Conveniently enough, not long after this incident, the kids find a unique one-sided eyeglass to put the stone ring in. With it, they can see faeries without holding the stone to their eye. I wonder why Thimbletack would have given them the ring, but not the eyeglass that goes with it.
How is it that the protective circle remained in place for 80 years, even though no one else but Arthur and Lucinda knew what its true purpose was? You’d think that these rocks would have gotten displaced or removed altogether by someone who doesn’t know better.
Nope. This never happens, apparently. Not in 80 years.
The issues don’t extend to just the logic. There are some of the directorial choices that come into question from time to time. A perfect example is when the fairies go back at the end: they look like a bunch of pixels floating over a blanket of greenery. The sequence has such a crappy 2D quality about it, that it destroys any sense of wonderment that it should have been creating.
Perhaps ‘The Spiderwick Chronicles’ was rushed into cinemas and there was no time to send it back to be redone, but whatever the reason may be, moments like this should have been crafted with more skill. In the end, this and the haphazard way in which the books were picked apart for the script, leaves the audience with the impression that not enough care was invested into the picture.
I can’t even fathom how the fans feel about it. There must have been some disappointment, I’d imagine.

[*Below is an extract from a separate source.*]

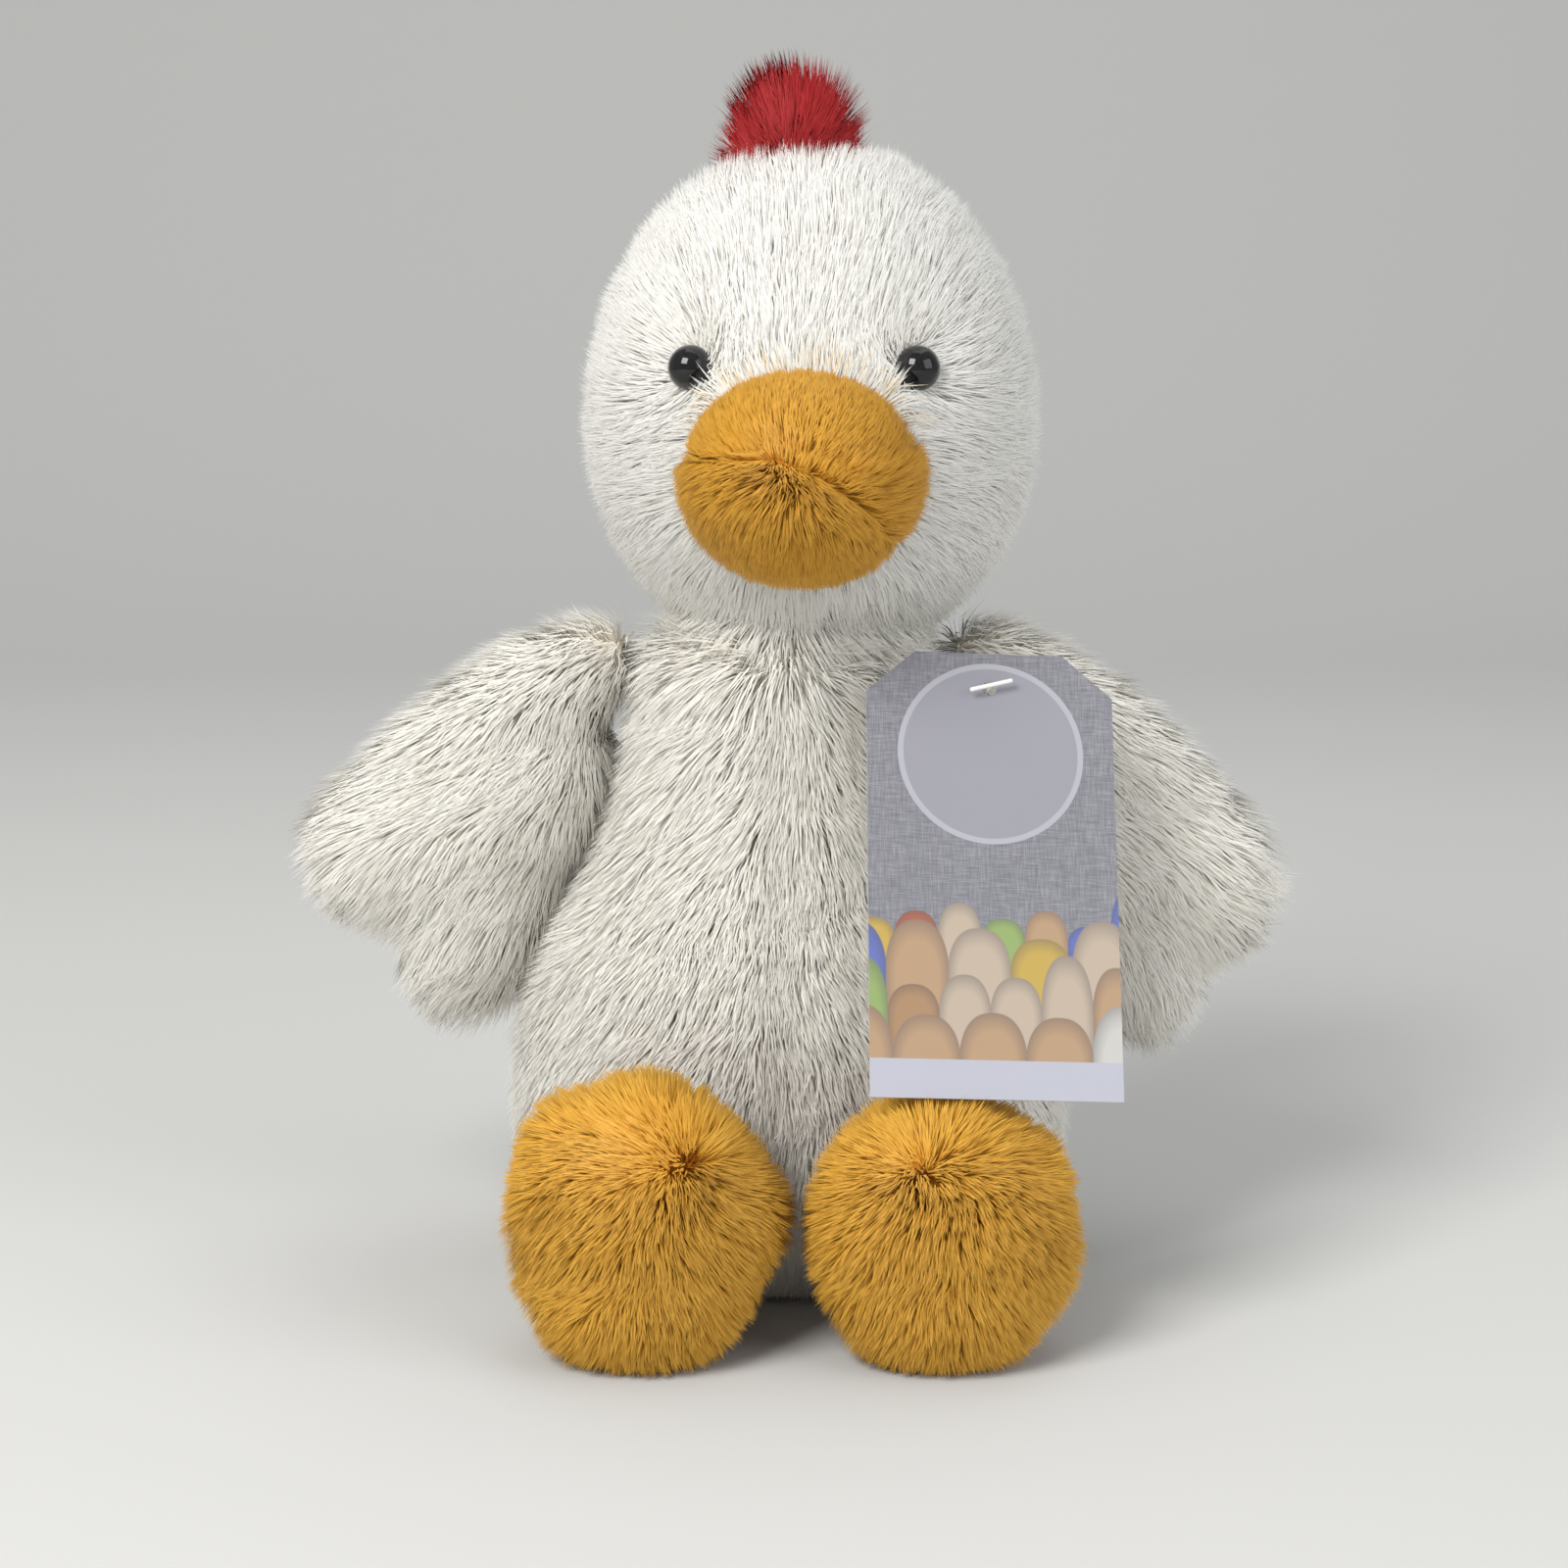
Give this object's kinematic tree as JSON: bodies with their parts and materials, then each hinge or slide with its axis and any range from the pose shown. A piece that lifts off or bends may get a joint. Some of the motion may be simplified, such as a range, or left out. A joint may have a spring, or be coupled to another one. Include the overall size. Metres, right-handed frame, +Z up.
{
  "type": "plush chicken",
  "caption": "Seated furry soft-toy chicken with turning, nodding head, flapping wings, splaying feet and a swing tag.",
  "frame": {"origin": "centre of the flat seat, on the surface the toy sits on", "axes": "+Z up through the head, -Y the way the face looks, +X the toy's own left"},
  "size_m": [0.2153, 0.146, 0.2655],
  "materials": {
    "head_fur": "long white faux fur",
    "body_fur": "long cream-white faux fur",
    "beak_fur": "short mustard faux fur",
    "foot_fur": "mustard faux fur",
    "comb_fur": "long red pile",
    "bead": "glossy black bead",
    "washer": "moulded locking washer",
    "stuffing": "polyester fibre filling",
    "pouch_cloth": "thin cloth bag of pellets",
    "tag_card": "printed card, grey linen pattern",
    "nylon": "translucent white nylon"
  },
  "bodies": {
    "torso": {"body_front_left": "body_fur", "body_front_right": "body_fur", "body_back_left": "body_fur", "body_back_right": "body_fur", "base_panel": "body_fur", "body_stuffing": "stuffing", "bean_pouch": "pouch_cloth", "fastener_anchor": "nylon"},
    "neck": {"neck_stuffing": "stuffing"},
    "head": {"head_front_left": "head_fur", "head_front_right": "head_fur", "head_back_left": "head_fur", "head_back_right": "head_fur", "head_stuffing": "stuffing", "eye_left": "bead", "eye_right": "bead", "eye_washer_left": "washer", "eye_washer_right": "washer", "beak_upper": "beak_fur", "beak_lower": "beak_fur", "beak_stuffing": "stuffing", "comb_front": "comb_fur", "comb_back": "comb_fur", "comb_stuffing": "stuffing"},
    "wing_left": {"wing_left_front": "body_fur", "wing_left_back": "body_fur", "wing_left_stuffing": "stuffing"},
    "wing_right": {"wing_right_front": "body_fur", "wing_right_back": "body_fur", "wing_right_stuffing": "stuffing"},
    "foot_left": {"foot_left_sole": "foot_fur", "foot_left_instep": "foot_fur", "foot_left_stuffing": "stuffing"},
    "foot_right": {"foot_right_sole": "foot_fur", "foot_right_instep": "foot_fur", "foot_right_stuffing": "stuffing"},
    "fastener": {"tag_fastener": "nylon"},
    "tag": {"swing_tag": "tag_card"}
  },
  "joints": [
    {"name": "head_turn", "type": "hinge", "parent": "torso", "child": "neck", "pos_m": [0.0025, 0, 0.148], "axis": [0, 0, 1], "range_deg": [-45, 45]},
    {"name": "head_nod", "type": "hinge", "parent": "neck", "child": "head", "pos_m": [0.0025, 0, 0.148], "axis": [-1, 0, 0], "range_deg": [-12, 10]},
    {"name": "wing_left_flap", "type": "hinge", "parent": "torso", "child": "wing_left", "pos_m": [0.0375, 0, 0.146], "axis": [0, -1, 0], "range_deg": [0, 70]},
    {"name": "wing_right_flap", "type": "hinge", "parent": "torso", "child": "wing_right", "pos_m": [-0.0375, 0, 0.146], "axis": [0, 1, 0], "range_deg": [0, 70]},
    {"name": "foot_left_splay", "type": "hinge", "parent": "torso", "child": "foot_left", "pos_m": [0.028, -0.05523, 0], "axis": [0, 0, 1], "range_deg": [0, 35]},
    {"name": "foot_right_splay", "type": "hinge", "parent": "torso", "child": "foot_right", "pos_m": [-0.028, -0.05523, 0], "axis": [0, 0, -1], "range_deg": [0, 35]},
    {"name": "tag_swing", "type": "hinge", "parent": "torso", "child": "fastener", "pos_m": [0.02521, -0.01679, 0.139], "axis": [0.1251, -0.89, 0.4384], "range_deg": [-10, 12]},
    {"name": "tag_lift", "type": "hinge", "parent": "fastener", "child": "tag", "pos_m": [0.044, -0.042, 0.14], "axis": [-0.9921, -0.1132, 0.0533], "range_deg": [0, 40]}
  ]
}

As someone who was completely unaware of the books, I already couldn’t ignore these issues. But I think that’s why I enjoyed the movie as much as did: because I had no attachment whatsoever to the original novels. As an outsider, I could enjoy the ride, imperfect as it was. Because, ultimately, although I wasn’t caught in its spell, ‘The Spiderwick Chronicles’ was entertaining enough.
And sometimes, that’s all that really matters.